The Prime Minister seems to think that an ‘oven-ready’ Brexit deal is the best that we can choose from the menu of policy alternatives. It sounds neither appetising nor nourishing, but if it really were quick and easy, maybe it would be worth it.
But it’s not quick or easy: ‘oven-ready’ is just not true.
It is true that a Withdrawal Agreement exists and could be put to Parliament in December, but even that is not ready-to-go and passing the Withdrawal Agreement is not the same as Brexit. A couple of examples of how the Withdrawal Agreement is part-baked:
- The financial settlement (the price tag) is not specified.
- The Conservative manifesto promises Northern Ireland ‘unfettered access’ to the market in Great Britain. Launching it, two Cabinet Ministers said ‘There will never be any fees or tariffs on goods flowing between Northern Ireland and Great Britain and vice versa … .’ In fact, the Withdrawal Agreement clearly states that many goods flowing between Great Britain and Northern Ireland will face tariffs (at EU levels!) and the Brexit Secretary conceded in Parliament that there would be forms to fill for any goods flowing the other way.
Passing the Withdrawal Agreement and exiting on 31st January 2020, is just the start of a complex negotiation between the UK and the EU, which will be painful, long-lived and probably chaotic.
First, consider the parties. For the EU, the negotiations will take place under Articles 207 and 218 of the Treaty on the Functioning of the EU, which govern negotiations with countries outside the EU, and which have a far more demanding process for approval than the Withdrawal Agreement. The member-states have to agree to any deal unanimously and if the deal spreads into areas which are still governed by the States themselves (some services and investment), each will have to go through a ratification process that may involve their national and regional parliaments. The EU’s agreement with Canada, which took seven years to negotiate, was held up for nearly a year because the Wallonian Parliament declined to agree.
On the UK side, there has been no effort to spell out the implications of the Free Trade Agreement that Mr Johnson wants, let alone the one he will get. For example, Michael Gove claimed on 26th November that because there was effectively no EU Single Market in services, UK services firms will suffer no adverse effects from Brexit with an FTA. Wrong! OECD has shown that EU barriers to service imports from third countries are, on average, four times higher than those between members. Canada failed to get much in services from the EU after seven years negotiating; the same will apply to us. Second, consider the commitment to get it all done by December 2020. Any deadline puts pressure on both parties, but particularly the one with more at stake (the UK).
The default at the end of 2020 is not the status quo but a ‘no deal’ Brexit, so the cliff-edge that plagued the March and October 2019 deadlines will be repeated.
Third, the content: we may agree to keep zero tariffs on all goods, but there will still be border formalities. In order to claim tariff exemptions, UK exporters will have to prove that their goods are substantially made in the UK. Most commentators reckon that together these frictions add perhaps 4% or 5% to the cost of exports. We may be able to negotiate better conditions than average, but not by December.

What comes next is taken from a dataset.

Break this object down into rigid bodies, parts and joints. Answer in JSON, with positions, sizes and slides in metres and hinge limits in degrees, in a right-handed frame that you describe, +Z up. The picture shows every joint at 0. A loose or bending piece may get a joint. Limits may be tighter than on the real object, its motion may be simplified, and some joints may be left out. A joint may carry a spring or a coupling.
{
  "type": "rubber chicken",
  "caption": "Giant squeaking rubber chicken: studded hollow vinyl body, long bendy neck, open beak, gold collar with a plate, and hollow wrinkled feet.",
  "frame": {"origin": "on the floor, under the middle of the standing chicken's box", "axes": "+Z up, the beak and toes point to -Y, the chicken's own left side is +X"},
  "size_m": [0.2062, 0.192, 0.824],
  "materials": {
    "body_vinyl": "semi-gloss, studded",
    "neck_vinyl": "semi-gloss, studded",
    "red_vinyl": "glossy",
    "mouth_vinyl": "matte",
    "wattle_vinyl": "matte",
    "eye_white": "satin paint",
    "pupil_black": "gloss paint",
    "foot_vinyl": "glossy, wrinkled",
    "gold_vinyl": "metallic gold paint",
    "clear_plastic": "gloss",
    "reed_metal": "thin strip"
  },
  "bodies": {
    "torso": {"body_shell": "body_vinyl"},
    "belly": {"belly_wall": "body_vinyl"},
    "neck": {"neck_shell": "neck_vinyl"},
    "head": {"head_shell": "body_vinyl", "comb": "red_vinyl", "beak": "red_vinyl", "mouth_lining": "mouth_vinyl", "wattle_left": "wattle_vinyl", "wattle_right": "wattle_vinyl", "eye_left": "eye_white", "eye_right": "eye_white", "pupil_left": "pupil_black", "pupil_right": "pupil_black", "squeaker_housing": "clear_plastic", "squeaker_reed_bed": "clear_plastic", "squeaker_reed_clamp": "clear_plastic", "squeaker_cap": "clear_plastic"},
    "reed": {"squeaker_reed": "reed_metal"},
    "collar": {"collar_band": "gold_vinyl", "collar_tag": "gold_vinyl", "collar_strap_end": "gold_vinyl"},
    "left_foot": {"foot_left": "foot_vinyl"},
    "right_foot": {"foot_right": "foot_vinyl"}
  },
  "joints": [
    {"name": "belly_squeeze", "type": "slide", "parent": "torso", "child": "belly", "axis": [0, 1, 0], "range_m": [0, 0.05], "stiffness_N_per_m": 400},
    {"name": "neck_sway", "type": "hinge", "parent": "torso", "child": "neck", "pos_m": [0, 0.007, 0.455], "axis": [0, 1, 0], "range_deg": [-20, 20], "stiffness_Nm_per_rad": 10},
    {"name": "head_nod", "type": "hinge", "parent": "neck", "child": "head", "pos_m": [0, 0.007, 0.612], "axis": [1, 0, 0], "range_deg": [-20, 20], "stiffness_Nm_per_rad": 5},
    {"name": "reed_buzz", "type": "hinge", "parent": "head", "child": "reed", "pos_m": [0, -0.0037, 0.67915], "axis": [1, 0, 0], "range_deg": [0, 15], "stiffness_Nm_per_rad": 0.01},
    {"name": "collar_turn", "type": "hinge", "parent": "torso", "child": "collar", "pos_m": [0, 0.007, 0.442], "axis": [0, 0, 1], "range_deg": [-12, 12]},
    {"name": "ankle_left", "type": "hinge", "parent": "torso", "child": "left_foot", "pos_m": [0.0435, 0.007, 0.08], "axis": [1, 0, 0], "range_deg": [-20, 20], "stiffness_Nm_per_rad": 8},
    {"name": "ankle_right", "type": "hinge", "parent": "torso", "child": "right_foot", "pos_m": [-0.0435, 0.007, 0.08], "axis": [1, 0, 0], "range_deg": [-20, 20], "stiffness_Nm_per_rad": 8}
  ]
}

Worse than tariffs will be regulations.
First, UK exporters will have to prove that their goods meet EU standards. It doesn’t matter that the UK says they do, they have to prove it. Where standards are critical, either the UK government will have to enforce EU regulations throughout the UK (which a Johnson government won’t) or exporters will have to obtain certification from an EU-approved inspection agency. If that task is to be done in the UK, it needs to be negotiated.
If the EU is to give up its tariff protection, it will want to know that UK firms are not obtaining ‘unfair’ competitive advantages through lax labour or environmental rules or through subsidies or violations of competition law. (These are the so-called level-playing field conditions.) The current government clearly hates such constraints, but the EU will not commit to free trade without some such commitments – result impasse. Mr Johnson’s casual suggestion on 29th November that the UK relax EU rules on state-aid to companies will make this doubly difficult.
Finally, there are issues strictly lying outside an FTA, but which will inevitably be bound up with it. For example, whether airlines based in the UK can fly between EU cities and whether EU fishermen get access to UK waters in return for the UK selling its fish in the EU.
You can’t help feeling that it is us, the British public, that is oven-ready, who are going to get ‘done’.
We will have a torrid 2020 deciding what we want of an FTA and a worse time getting even a part of it. Much will remain undone by December 2020, and so the subsequent years will be spent trying to patch up the holes, one-by-one from a position of weakness. The UK will spend five years trying to restore commercial relations with the EU and still end up with something a lot less satisfactory for traders than we have at present.